Wenn es Musiker*innen gelingt, die Beziehungsseite (3.Seite) zu öffnen, kann ein beflügelnder Flow-Moment entstehen: ein Moment, in dem sie wie in einem Rausch eins werden mit der Musik, in dem alles wie von selbst läuft. Per Definition lässt sich dieser „Es-läuft-wie-von-selbst“-Zustand nicht erzwingen, aber wir können in der Vorbereitung einiges unternehmen, um ihn einzuladen. Die „Beziehungen“, die wir beim Musizieren eingehen, sind vielfältig: Wir sollten eine gute Beziehung zu unserem Körper haben, der unser Instrument ist (bei Sänger*innen), oder das Instrument führt (bei Instrumentalis*innen). Wir sollten eine Beziehung zu der Akustik, zu dem Raum, in dem wir spielen, aufbauen. Wenn wir mit anderen zusammen musizieren, müssen wir uns auf den Klang der Mitmusiker*innen einlassen. Wenn Publikum da ist, haben wir automatisch eine Beziehung zu den Menschen im Raum. Je mehr sich Musiker*innen all dieser Beziehungen bewusst sind und sie in ihre Übe-Routine mit einbeziehen (durch Körper- und Wahrnhemungsübungen, durch mentale Übestrategien und feste Refexionrunden bei jedem Üben), desto größer wird die Wahrscheinlichkeit, dass sie auf der Bühne in den beglückenden Flow-Zustand kommen.

Hör mir zu!

Über die Appellseite (4. Seite) sendet der*die Musiker*in Handlungsaufforderungen an das Publikum.
Die übergeordnete Handlungsaufforderung an den*die Zuhörer*in ist: „Hör mir zu! Ich habe dir etwas zu sagen!“ Wenn ich diese Seite beim Einstudieren eines Musikstückes ganz bewusst einbeziehe, denke ich das Publikum, den Empfänger meiner Nachricht, von Anfang an mit. Und hier liegt der Schlüssel für das selbstbewusste Auftreten von Musiker*innen: Wenn ich mich als Senderin einer Botschaft verstehe, wenn ich meine Idee von dem Stück, das ich spiele, „erklären“ will, dann verstehe ich mich als aktiven Teil des Systems „Musikerin – Publikum“. Die Angst, einem Publikum ausgeliefert, von seinen Bewertungen abhängig zu sein, ist unbegründet, wenn ich nicht mich als Person, sondern meine Nachricht, meine Interpretation eines Musikstückes, präsentiere. Zur Verdeutlichung dieses Perspektivwechsels verwende ich gerne die Kuchenmetapher.
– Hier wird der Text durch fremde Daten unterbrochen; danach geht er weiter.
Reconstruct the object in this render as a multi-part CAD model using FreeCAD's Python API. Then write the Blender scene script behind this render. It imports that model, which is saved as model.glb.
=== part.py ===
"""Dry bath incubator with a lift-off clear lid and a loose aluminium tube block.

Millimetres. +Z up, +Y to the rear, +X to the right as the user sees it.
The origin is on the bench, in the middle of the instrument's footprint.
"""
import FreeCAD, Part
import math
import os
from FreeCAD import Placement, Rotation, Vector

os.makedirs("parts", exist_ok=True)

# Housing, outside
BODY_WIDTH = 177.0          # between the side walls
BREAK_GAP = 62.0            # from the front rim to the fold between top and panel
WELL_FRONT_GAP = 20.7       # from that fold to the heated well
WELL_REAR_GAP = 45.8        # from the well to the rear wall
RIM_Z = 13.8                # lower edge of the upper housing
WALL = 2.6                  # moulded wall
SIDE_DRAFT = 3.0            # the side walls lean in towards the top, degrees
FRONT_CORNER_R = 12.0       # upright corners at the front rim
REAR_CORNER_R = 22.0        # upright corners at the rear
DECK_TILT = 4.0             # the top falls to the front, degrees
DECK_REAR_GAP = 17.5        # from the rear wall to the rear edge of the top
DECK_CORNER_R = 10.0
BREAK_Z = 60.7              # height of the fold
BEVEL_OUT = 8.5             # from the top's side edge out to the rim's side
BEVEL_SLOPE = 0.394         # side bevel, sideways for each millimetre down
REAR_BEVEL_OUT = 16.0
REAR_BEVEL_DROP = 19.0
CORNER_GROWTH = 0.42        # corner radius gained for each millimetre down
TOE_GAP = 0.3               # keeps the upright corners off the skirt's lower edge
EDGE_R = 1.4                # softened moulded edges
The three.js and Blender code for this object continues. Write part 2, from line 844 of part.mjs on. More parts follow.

(Durch die Appellseite wird übrigens auch deutlich, welch große Rolle die musikalische Bildung unseres Publikums spielt. Ich kann mich ungemein anstrengen, um die Botschaft meiner Musik zu vermitteln – wenn aber die Hörer*innen nicht aufnahmefähig sind, das Gehörte nicht verarbeiten oder gar ganz andere Erwartungen an mein Konzert haben, wird meine Botschaft nicht bei ihnen ankommen können.)

Der angenehme Nebeneffekt

Wenn wir ein Stück einstudieren, indem wir alle vier Seiten des Kommuniaktionsquadrats beachten, hat das den angenehmen Nebeneffekt, dass Lampenfieber viel weniger Chancen hat, uns den Auftritt zu vermasseln. Der Perspektivenwechsel, den wir vollziehen, wenn wir uns als aktiv gestaltenden Teil, aus Regisseur*in unseres Auftritts verstehen, lässt das Gefühl des Ausgeliefertseins, das bei Lampenfieber oft beschrieben wird, verschwinden.

Außerdem lenken wir durch diese Art des Übens bewusst unsere Aufmerksamkeit. Wir sind uns bewusst, welche Gedanken und Gefühle wir zu einer musikalischen Stelle ausdrücken – und damit ist unser Gehirn beschäftigt. Es ist dann weniger anfällig, sich in negative Gedankenschleifen zu begeben und erkennt in der besonderen Auftrittsenergie keine Gefahr.

Und ein weitere angenehmer Effekt tritt ein, wenn wir mit vier offenen Ohren musizieren: dieses zielgerichtete Üben ist viel effektiver, führt schnell zu guten Ergebnissen. So bleibt viel mehr Zeit für gemütliches Kaffeetrinken.

Möge die Kaffeedose immer reichlich gefüllt sein!